Turkey Premier Said to Give Up as Erdogan Tightens Gripby , , and
Prime Minister Davutoglu loses power struggle with president
Ruling AK Party leaders meeting to discuss picking new chief
Turkish Prime Minister Ahmet Davutoglu is expected to step down after losing a market-roiling power struggle with President Recep Tayyip Erdogan, clouding the country’s economic prospects and imperiling its relations with the European Union.
The two leaders met late Wednesday without disclosing details of their talks, but a person familiar with the matter said Davutoglu’s ruling AK Party decided to choose a new leader by the end of the month. The premier met with senior party members Thursday and is scheduled to brief reporters on the results. Turkish bonds and stocks fell and the lira rose, trimming yesterday’s plunge of as much as 4.5 percent, the most in eight years.
The leadership crisis raises questions about everything from the fate of Turkey’s membership talks with the EU and the flow of war refugees from neighboring Syria to management of the country’s $720 billion economy. Erdogan, who has run Turkey for more than a decade, has tightened his grip on power since moving to what had been the largely ceremonial role of president in 2014, sidelining Davutoglu, his handpicked successor, along the way.
Turkey is moving toward an “Asiatic model” of development under Erdogan, who’s strengthening central control with the help of a “small group of unelected advisers,” said Tim Ash, head of emerging-market strategy at Nomura International Plc in London. “Bad policy choices might well result, damaging long-term growth prospects.”
Presidential adviser Cemil Ertem told NTV television that he doesn’t expect “a qualitative change” to the government’s economic team or a snap election in the event of Davutoglu’s ouster. The prime minister is expected to call an extraordinary convention of the AK Party, according to the person.
“Erdogan continues to be the primary actor in Turkish politics,” said Steven Cook, senior fellow for Middle East and Africa studies at the Council on Foreign Relations. He “wanted a pliant prime minister and Davutoglu had ambitions to be his own man, but Davutoglu did not have a power base in the party.”

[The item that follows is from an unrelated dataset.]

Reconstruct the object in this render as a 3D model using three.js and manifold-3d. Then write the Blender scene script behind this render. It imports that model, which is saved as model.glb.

Prior to last night’s meeting, Davutoglu planned to tell Erdogan that the president needed to respect the premier’s office or he’d call an emergency party convention, according to the person. The outcome suggests the two men failed to bridge their widening rift.
The showdown comes less than a week after the ruling party’s board stripped the premier of the power to name local branch heads. That move was orchestrated by party rivals while Davutoglu was in Qatar, the person said.
On Tuesday, the usually soft-spoken premier told AKP parliamentarians he would reject, “with the back of my hand, any job that a mortal would not think of leaving.”
Without naming names, Erdogan said at his palace in Ankara on Wednesday that “what’s important is to not forget how you came to where you are, what you need to do there and what your targets are.”
People close to the two leaders have spoken of an unsustainable split in policy making, with areas of disagreement that include managing the economy. Davutoglu and his allies have argued for more orthodox policies, an agenda that Erdogan and his backers blame for high interest rates and slowing growth.
Rifts between the leaders emerged shortly after Davutoglu took office in 2014. The first major public policy split came when Davutoglu proposed a “transparency package” aimed at tackling corruption. Erdogan, who quashed a corruption probe while prime minister, said the measure was premature and it was withdrawn in February 2015.
Erdogan also scoffed when Davutoglu took credit for moving forward to June the timetable for Turks to get visa-free travel to the EU. Erdogan said the original agreement had been reached when he was prime minister and no one should present a four-month change in the schedule as a political victory.
“The credibility of Turkey’s EU road rests today with Prime Minister Ahmet Davutoglu,” Carl Bildt, formerly Sweden’s prime minister and a champion of Turkey’s bid to join the European Union, said on Twitter. “If he leaves, bets are off.”
The lira rebounded 1.3 percent to 2.9392 per dollar at 8:05 a.m. in Istanbul following yesterday’s slide. The yields on 10-year bonds climbed 36 basis points to a one-month high of 9.99 percent and the Borsa Istanbul 100 Index slid 1.9 percent.